With consumer expectations regarding the short-term outlook weakening in July, the Conference Board released a report on Tuesday showing that U.S. consumer confidence for the month fell by more than economists had anticipated.

The Conference Board said its consumer confidence index dropped to 80.3 in July from a revised 82.1 in June. Economists had been expecting the index to dip to 81.0 from the 81.4 originally reported for the previous month.

The bigger than expected decrease by the consumer confidence index came after it reached a more than five-year high in June.

"Consumer Confidence fell slightly in July, precipitated by a weakening in consumers' economic and job expectations," said Lynn Franco, Director of Economic Indicators at The Conference Board. "However, confidence remains well above the levels of a year ago."

Reflecting the weakening in consumer expectations, the expectations index fell to 84.7 in July from 91.1 in June.

The Conference Board said the percentage of consumers expecting business conditions to improve over the next six months fell to 19.1 in July from 21.4 in June, while consumers expecting conditions to worsen remained virtually unchanged at 11.2 percent.
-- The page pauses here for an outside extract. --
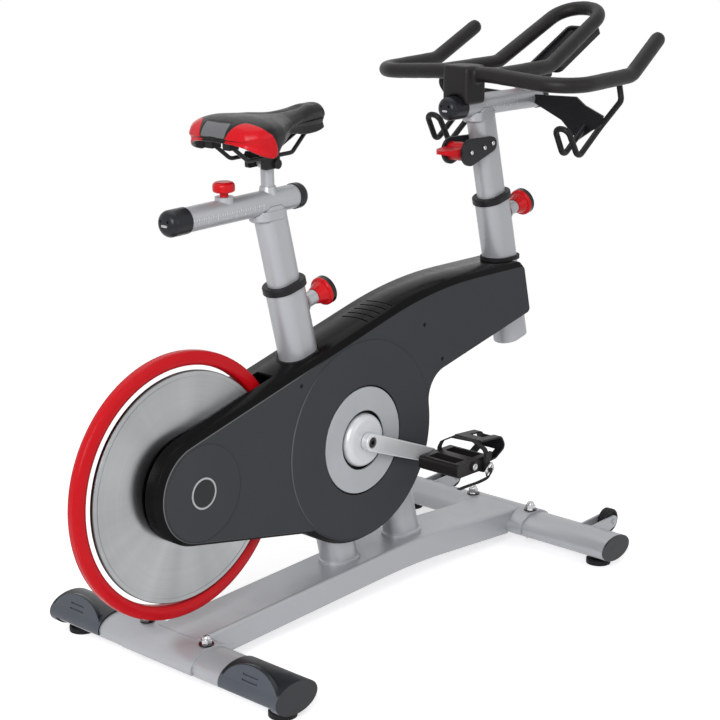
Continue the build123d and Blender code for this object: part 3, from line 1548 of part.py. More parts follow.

Consumers' outlook for the labor market was also less upbeat, with those expecting more jobs in the months ahead falling to 16.5 percent from 19.7 percent, while those expecting fewer jobs rose to 18.1 percent from 16.1 percent.

Meanwhile, the report said the present situation index climbed to 73.6 in July from 68.7 in June, as consumers' appraisal of current conditions continued to improve.
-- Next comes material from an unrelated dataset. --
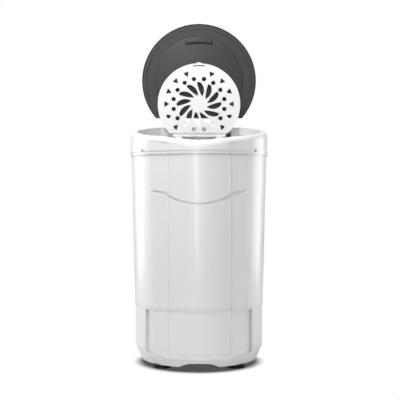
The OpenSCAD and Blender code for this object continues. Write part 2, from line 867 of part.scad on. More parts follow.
module lid_switch() {
    color(black_part) on_deck() translate([rod_x + 9, rod_v - 13, disc_floor_w - wall - 22])
        cube([12, 18, 22]);
}

module brake_pin() {
    color(steel) rotate([0, 0, rod_line]) translate([pivot_out, 0, pivot_z]) rotate([90, 0, 0])
        cylinder(r = pivot_r, h = lever_w + 12, center = true);
}

module brake_lever() {
    color(steel) rotate([0, 0, rod_line]) translate([pivot_out, 0, pivot_z]) rotate([90, 0, 0])
        difference() {
            translate([0, 0, -lever_w / 2]) linear_extrude(height = lever_w) {
                circle(r = 6);
                translate([0, -lever_t / 2]) square([rod_out - pivot_out + 5, lever_t]);
                translate([-12, 0]) square([lever_t, 24]);
                translate([-12, -3]) square([12, lever_t]);
            }
            cylinder(r = pivot_r + run_fit, h = 40, center = true);
        }
}

module brake_pad() {
    pad_in = brake_r + 0.4;
    color([0.25, 0.2, 0.17]) rotate([0, 0, rod_line]) difference() {
        translate([brake_r - 2, -12, pivot_z + 8]) cube([pivot_out - 12 - brake_r + 2, 24, 16]);
        translate([0, 0, pivot_z]) cylinder(r = pad_in, h = 40);
    }
}

// ---------- lids ----------

pocket_half = 36;
pocket_v0 = 108;
pocket_v1 = 126;
liner_t = 2.5;
liner_step_r = 130;
plateau_t = 1.8;       // the middle of the lid's inner face stands out by this
grip_cup_t = 7;        // and the back of the finger grip by this
arm_start_v = 86;

module lid_block(grow, top) {
    dome_r = (pow(lid_r, 2) + pow(lid_crown, 2)) / (2 * lid_crown);
    fillet = 6;
    edge_w = lid_crown - pow(lid_r - fillet, 2) / (2 * dome_r);
    difference() {
        rotate_extrude() {
            intersection() {
                translate([0, top + lid_crown - dome_r]) circle(r = dome_r, $fn = 200);
                translate([0, -lid_depth]) square([lid_r - fillet + grow, far]);
            }
            translate([0, -lid_depth]) square([lid_r + grow, lid_depth + top + edge_w - fillet]);
            translate([lid_r - fillet + grow, top + edge_w - fillet]) circle(r = fillet);
        }
        translate([-far, lid_chord + grow, -far]) cube([2 * far, far, 2 * far]);
    }
}

module closed_lid() {
    difference() {
        lid_block(0, 0);
        translate([0, 0, -wall]) intersection() {
            lid_block(-wall, 0);
            translate([0, 0, -lid_depth]) cylinder(r = far, h = far);
        }
        translate([0, 0, -lid_depth - 1]) difference() {
            cylinder(r = lid_r - wall, h = 2);
            translate([-far, lid_chord - wall, -far]) cube([2 * far, far, 2 * far]);
        }
    }
}

module lid_shell() {
    color(lid_grey) swung_open(lid_hinge_v, lid_hinge_w, lid_open) difference() {
        union() {
            closed_lid();
            // cup of the finger grip
            intersection() {
                translate([-pocket_half - wall, -pocket_v1 - wall, -lid_depth + liner_t + 0.1])
                    cube([2 * (pocket_half + wall), pocket_v1 - pocket_v0 + 2 * wall, lid_depth]);
                lid_block(0, 0);
            }
        }
        translate([-pocket_half, -pocket_v1, -lid_depth + liner_t + wall])
            cube([2 * pocket_half, pocket_v1 - pocket_v0, far]);
    }
}

module liner_outline(r, chord) {
    difference() {
        circle(r = r);
        translate([-far, chord]) square([2 * far, far]);
    }
}

module lid_liner() {
    r = lid_r - wall - 0.1;
    bead_r = r - 9;
    color(lid_grey) swung_open(lid_hinge_v, lid_hinge_w, lid_open) difference() {
        union() {
            translate([0, 0, -lid_depth]) linear_extrude(height = liner_t)
                liner_outline(r, lid_chord - wall - 0.1);
            translate([0, 0, -lid_depth - plateau_t]) linear_extrude(height = plateau_t + 1)
                liner_outline(liner_step_r, 84);
            // back of the finger grip
            translate([0, 0, -lid_depth - grip_cup_t]) linear_extrude(height = grip_cup_t + 1)
                grip_cup();
            // bead along the rim
            translate([0, 0, -lid_depth - 1]) linear_extrude(height = 2) difference() {
                liner_outline(bead_r, lid_chord - 12);
                liner_outline(bead_r - 2.5, lid_chord - 14.5);
                for (side = [-1, 1]) translate([side * arm_x - arm_w / 2 - 0.5, arm_start_v - 0.5])
                    square([arm_w + 1, far]);
            }
        }
        for (side = [-1, 1], v = [92, 102]) translate([side * arm_x, v, -lid_depth - 3])
            cylinder(d = 3.2, h = liner_t + 4);
    }
}

// Outline of the grip's back: straight above, its lower edge a little bowed
module grip_cup() {
    half = pocket_half + 2;
    bow_r = 190;
    corner = 4;
    intersection() {
        translate([-half, -pocket_v1]) square([2 * half, pocket_v1 - pocket_v0 + 4]);
        translate([0, -pocket_v0 + 1 - bow_r]) circle(r = bow_r, $fn = 200);
    }
    for (side = [-1, 1]) translate([side * (half - corner / 2), -pocket_v0 - 8]) circle(r = corner);
}

// Side piece of the right-hand arm that presses the interlock's plunger
module striker() {
    root_x = arm_x + arm_w / 2 - 1;
    translate([0, rod_v - 6, 0]) rotate([90, 0, 0]) translate([0, 0, -10]) linear_extrude(height = 10)
        polygon([[root_x, lid_hinge_w - arm_bar], [root_x, lid_hinge_w], [rod_x + 6, lid_hinge_w],
            [rod_x + 6, striker_w], [rod_x - 5, striker_w], [rod_x - 5, lid_hinge_w - arm_bar]]);
}

module hinge_arms() {
    barrel_r = 8;
    color(lid_grey) swung_open(lid_hinge_v, lid_hinge_w, lid_open) difference() {
        union() {
            for (side = [-1, 1]) translate([side * arm_x - arm_w / 2, 0, 0]) rotate([90, 0, 90])
                linear_extrude(height = arm_w) {
                    translate([lid_hinge_v, lid_hinge_w]) circle(r = barrel_r);
                    translate([arm_start_v, lid_hinge_w - arm_bar])
                        square([lid_hinge_v - arm_start_v, arm_bar]);
                }
            striker();
        }
        translate([-far, lid_hinge_v, lid_hinge_w]) rotate([0, 90, 0])
            cylinder(d = lid_pin_d + 2 * run_fit, h = 2 * far);
        for (side = [-1, 1], v = [92, 102]) translate([side * arm_x, v, -lid_depth - 7])
            cylinder(d = 3.2, h = 8);
    }
}

module arm_screws() {
    color(steel) swung_open(lid_hinge_v, lid_hinge_w, lid_open)
        for (side = [-1, 1], v = [92, 102]) translate([side * arm_x, v, -lid_depth - 6]) {
            translate([0, 0, -1.5]) cylinder(d = 6, h = 1.5);
            cylinder(d = 3, h = 8.5);
        }
}

module lid_hinge_pins() {
    half = arm_w / 2 + ear_gap + ear_t;
    color(steel) on_deck() for (side = [-1, 1])
        translate([side * arm_x, lid_hinge_v, lid_hinge_w]) rotate([0, 90, 0])
            cylinder(d = lid_pin_d, h = 2 * half, center = true);
}

module disc_hinge_pins() {
    half = disc_knuckle_w / 2 + 0.5 + ear_t;
    color(steel) on_deck() for (side = [-1, 1])
        translate([side * disc_knuckle_x, disc_hinge_v, disc_hinge_w]) rotate([0, 90, 0])
            cylinder(d = disc_pin_d, h = 2 * half, center = true);
}

// Centre of the circle of radius r through a and b, on the left hand when going from a to b
function arc_centre(a, b, r) =
    let (m = (a + b) / 2, d = b - a, half = norm(d) / 2, n = [-d[1], d[0]] / norm(d))
    m + n * sqrt(r * r - half * half);

petal_tip = [9.1, 21.8];
petal_shoulder = [3, 65];
petal_heel = [-5.4, 61.6];
petal_back_r = 32;
petal_belly_r = 119;
petal_end_r = 65;

// One leaf of the swirl, with the free edge of the lid up
module petal() {
    intersection() {
        translate(arc_centre(petal_tip, petal_shoulder, petal_back_r)) circle(r = petal_back_r);
        translate(arc_centre(petal_heel, petal_tip, petal_belly_r)) circle(r = petal_belly_r, $fn = 160);
        circle(r = petal_end_r);
    }
}

tri_centre_r = 96;
tri_side = 18;
tri_corner_r = 8.4;

module rounded_triangle() {
    intersection() {
        circle(r = tri_side / sqrt(3), $fn = 3);
        circle(r = tri_corner_r);
    }
}

module lid_pattern() {
    for (i = [0 : petals - 1]) rotate(-i * 360 / petals) petal();
    for (i = [0 : ring_holes - 1]) rotate((i + 0.5) * 360 / ring_holes)
        translate([0, 75.2]) circle(d = ring_hole_d);
    for (k = [1 : 6], side = [-1, 1]) rotate(side * k * 22.5)
        translate([0, tri_centre_r]) rotate(-90) rounded_triangle();
    // finger slot at the free edge
    difference() {
        circle(r = 115.5);
        circle(r = 112);
        translate([-far, -far]) square([2 * far, far]);
        for (side = [0, 1]) mirror([side, 0]) translate([17.5, 0]) square([far, far]);
    }
}

disc_cut_v = 86;
leaf_half = 77;

disc_base_w = disc_floor_w + 0.3;
leaf_step = 1.5;
leaf_t = disc_t + 0.5;

// The flat disc with its pattern, finger tab and slot, the hinge side cut straight
module disc_plate() {
    translate([0, 0, disc_base_w]) linear_extrude(height = disc_t) mirror([0, 1]) difference() {
        union() {
            circle(r = disc_r);
            translate([0, disc_r - 12]) circle(r = 15);
        }
        lid_pattern();
        translate([-far, -far]) square([2 * far, far - disc_cut_v]);
    }
}

module disc_rim() {
    translate([0, 0, disc_base_w + 1]) difference() {
        ring(disc_r - 0.4, disc_r - 3.5, disc_t + 1);
        translate([-far, disc_cut_v, -far]) cube([2 * far, far, 2 * far]);
    }
}

module disc_knuckle() {
    translate([-disc_knuckle_w / 2, 0, 0]) rotate([90, 0, 90]) linear_extrude(height = disc_knuckle_w)
        difference() {
            union() {
                translate([disc_hinge_v, disc_hinge_w]) circle(r = knuckle_r - 0.3);
                translate([disc_cut_v + 6, disc_base_w + leaf_step])
                    square([disc_hinge_v - disc_cut_v - 8, leaf_t - 0.5]);
            }
            translate([disc_hinge_v, disc_hinge_w]) circle(d = disc_pin_d + 2 * run_fit);
        }
}

module inner_lid() {
    color(white_body) swung_open(disc_hinge_v, disc_hinge_w, disc_open) {
        disc_plate();
        disc_rim();
        translate([-leaf_half, disc_cut_v - 2, disc_base_w + leaf_step]) cube([2 * leaf_half, 12, leaf_t]);
        for (side = [-1, 1]) translate([side * disc_knuckle_x, 0, 0]) disc_knuckle();
    }
}

// ---------- drum ----------

hub_r = 45;
hub_h = 9;
basket_rows = 7;
basket_cols = 12;
basket_hole_d = 8;

module basket() {
    color(steel) difference() {
        translate([0, 0, basket_z]) cylinder(r = basket_r, h = basket_h);
        translate([0, 0, basket_z + 2.5]) cylinder(r = basket_r - basket_wall, h = far);
        translate([0, 0, basket_z - 1]) cylinder(r = shaft_r + seat_fit, h = 10);
        for (row = [0 : basket_rows - 1])
            around(basket_cols, row % 2 * 180 / basket_cols)
                translate([basket_r - 10, 0, basket_z + 30 + row * (basket_h - 60) / (basket_rows - 1)])
                    rotate([0, 90, 0]) cylinder(d = basket_hole_d, h = 20);
    }
}

module balance_ring() {
    color(tub_white) translate([0, 0, basket_z + basket_h]) rotate_extrude() {
        translate([mouth_r + 6, ring_h / 2]) circle(r = ring_h / 2);
        translate([mouth_r + 6, 0]) square([basket_r - mouth_r - 9, ring_h]);
        translate([basket_r - 3, 0]) square([3, ring_h - 3]);
        translate([basket_r - 3, ring_h - 3]) circle(r = 3);
    }
}

module basket_hub() {
    color(black_part) translate([0, 0, basket_z - hub_h]) difference() {
        union() {
            cylinder(r = hub_r, h = hub_h);
            translate([0, 0, -5]) cylinder(r = 16, h = 6);
        }
        translate([0, 0, -7]) cylinder(r = shaft_r + seat_fit, h = 20);
    }
}

module hub_nut() {
    color(steel) translate([0, 0, basket_z + 2.5]) difference() {
        cylinder(r = 15, h = 10, $fn = 6);
        translate([0, 0, -1]) cylinder(r = shaft_r + seat_fit, h = 12);
    }
}

module drive_shaft() {
    color(steel) translate([0, 0, shaft_bottom - 4.5])
        cylinder(r = shaft_r, h = basket_z + 18 - shaft_bottom + 4.5);
}

module brake_drum() {
    color([0.4, 0.4, 0.42]) translate([0, 0, brake_z]) difference() {
        cylinder(r = brake_r, h = brake_h);
        translate([0, 0, 5]) ring(brake_r - 4, 16, brake_h);
        translate([0, 0, -1]) cylinder(r = shaft_r + seat_fit, h = brake_h + 2);
    }
}

module rotor() {
    color([0.5, 0.5, 0.52]) translate([0, 0, can_z + 22]) ring(rotor_r, shaft_r + seat_fit, rotor_h);
}

// ---------- nodes ----------

base_shell();
base_pan();
cabinet_shell();
top_cover();
feet();
foot_screws();
cover_screws();
cabinet_screws();
outer_tub();
tub_gasket();
tub_screws();
shaft_seal();
drain_hose();
drain_spout();
cable_gland();
motor_plate();
rubber_mounts();
mount_nuts();
motor_can();
stator();
motor_bearings();
capacitor();
capacitor_clip();
interlock_tower();
rod_guide();
lid_switch();
brake_pin();
lid_hinge_pins();
disc_hinge_pins();
lid_shell();
lid_liner();
hinge_arms();
arm_screws();
inner_lid();
basket();
balance_ring();
basket_hub();
hub_nut();
drive_shaft();
brake_drum();
rotor();
brake_lever();
brake_pad();
interlock_rod();
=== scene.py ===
# %% [markdown]
# # Laundry spin dryer
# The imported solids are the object: a tapered white machine on black feet, with its dark outer
# lid and its white inner lid both standing open. This lesson dresses them. It gives every
# moulded, rubber and metal piece a procedural material, adds the few pieces that are too fine
# for the solids, and sets a pale floor, soft light and a camera at the photographed angle.

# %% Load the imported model
import json
import math

import bmesh
import bpy
from mathutils import Matrix, Vector


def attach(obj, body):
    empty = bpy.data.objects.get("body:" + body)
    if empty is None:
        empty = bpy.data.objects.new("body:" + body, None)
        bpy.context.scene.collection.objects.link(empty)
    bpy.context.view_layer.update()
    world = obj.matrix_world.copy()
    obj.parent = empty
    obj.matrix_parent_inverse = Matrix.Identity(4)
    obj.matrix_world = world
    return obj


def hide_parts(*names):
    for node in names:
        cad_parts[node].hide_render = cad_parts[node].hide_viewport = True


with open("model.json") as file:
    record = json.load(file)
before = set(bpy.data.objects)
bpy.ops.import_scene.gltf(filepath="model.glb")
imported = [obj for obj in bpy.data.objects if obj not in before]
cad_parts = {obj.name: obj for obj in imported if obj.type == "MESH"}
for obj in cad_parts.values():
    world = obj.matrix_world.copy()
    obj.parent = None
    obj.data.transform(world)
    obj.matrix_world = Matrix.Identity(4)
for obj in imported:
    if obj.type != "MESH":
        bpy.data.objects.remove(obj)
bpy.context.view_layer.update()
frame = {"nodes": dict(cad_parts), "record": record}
nodes = frame["nodes"]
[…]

Consumers saying business conditions are "good" rose to 20.9 percent from 19.4 percent, while those saying conditions are "bad" fell to 24.5 percent from 24.9 percent.

The Conference Board noted that the assessment of the job market was also more positive, as those saying jobs are "plentiful" climbed to 12.2 percent from 11.3 percent, while those saying jobs are "hard to get" dipped to 35.5 percent from 37.1 percent.

"Consumers' assessment of current conditions continues to gain ground and expectations remain in expansionary territory despite the July retreat," Franco said.

She added, "Overall, indications are that the economy is strengthening and may even gain some momentum in the months ahead."

Last Friday, Thomson Reuters and the University of Michigan released a separate report showing that consumer sentiment improved to its best level in six years in July

The report showed that the consumer sentiment index for July was upwardly revised to 85.1 from the preliminary reading of 83.9. Economists had expected the index to be upwardly revised to 84.0.

With the upward revision, the index was above the final June reading of 84.1 and at its highest level since July of 2007.